Like Kuttner, Fredric Brown was another small, soft-spoken, hard-drinking man with a love for Lewis Carroll and doubts about the sufficiency of our ordinary notions of reality. Among his mystery novels would be one entitled
Night of the Jabberwock
(1950) that would lead off with the very same verse which figures so centrally in “Mimsy Were the Borogoves.”

Brown found the plotting and writing of mystery stories extremely hard work, and turned to SF writing as a form of relief. He knew nothing and cared nothing about science. His SF stories would be primarily philosophical in nature, but with the philosophy made sweet and simple by means of cockeyed humor and a spare, highly readable pulp writing style.

His first SF story was “Not Yet the End” (
Captain Future,
Win 1941), but more than half of the stories that he published before the end of the war would appear in
Unknown
or
Astounding.
Altogether, about a quarter of his work, including five novels, would be science fiction.

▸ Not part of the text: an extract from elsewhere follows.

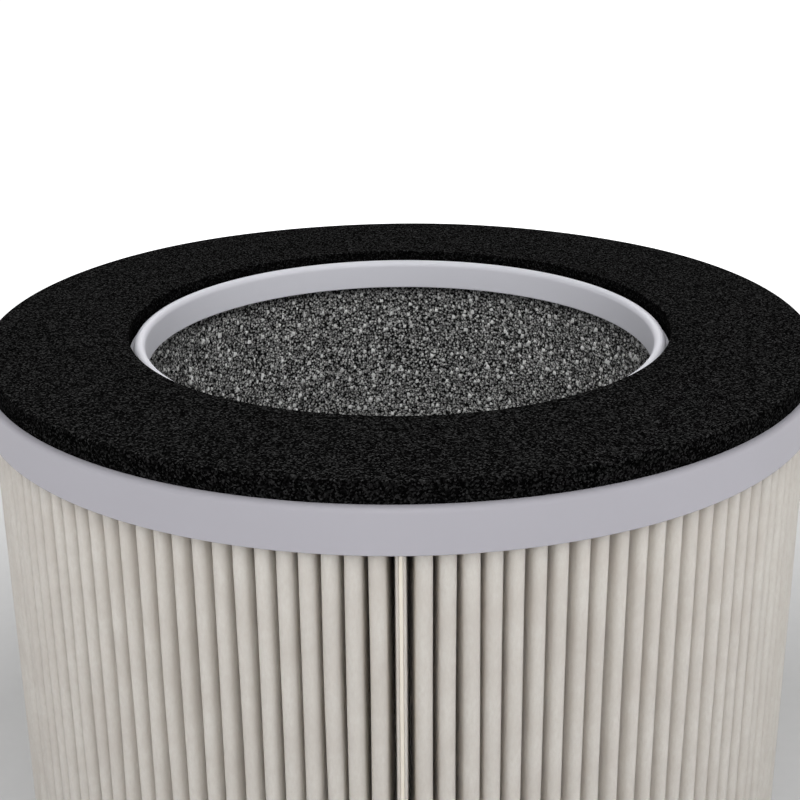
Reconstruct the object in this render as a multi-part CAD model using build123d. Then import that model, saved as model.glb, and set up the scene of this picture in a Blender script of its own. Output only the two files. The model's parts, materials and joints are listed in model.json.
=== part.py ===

In the introduction to his first collection of SF stories, Brown would say:

Science-fiction stories are the least painful of all stories for me to write and when I have put
THE END
on the final page of one, I feel greater satisfaction than with any other kind of story. . . . The important reason is that science-fiction, by giving greater scope to the imagination and by imposing fewer rules and limitations, comes closer than any other type of fiction to being honest writing.
835

Whatever rules and limitations science fiction did have would certainly be tested by “Paradox Lost,” the second story by Brown to be published in
Astounding.
As its title would suggest, it was an exercise in playfulness, full of humor, puns, paradox and uncertainty.

In this story, a paleontology student named Shorty McCabe is seated in the back row of a logic class in 1943, wondering what he is doing there. He has more interest in watching the erratic flight of a blue bottle fly than in listening to the professor.

As he is watching, the fly passes through a hole in reality and disappears. McCabe puts his hand into this space. When he brings it back, he can still feel with the hand, but he can no longer see it.

After determining the size and shape of the hole with a series of tossed paper clips, McCabe decides to follow his hand into the other space. He stands up in the aisle and finds himself elsewhere.

It is dark here, but a sneeze reveals that someone else is present. For this person, it apparently isn’t dark. Not only can he see McCabe, but he is also aware of what is going on back in the classroom—but in 1948. He is having a hoot listening to a professor tell a class that the dinosaurs died out because they got too large to keep themselves fed and starved to death. As far as the observer is concerned, that isn’t at all the way it happened.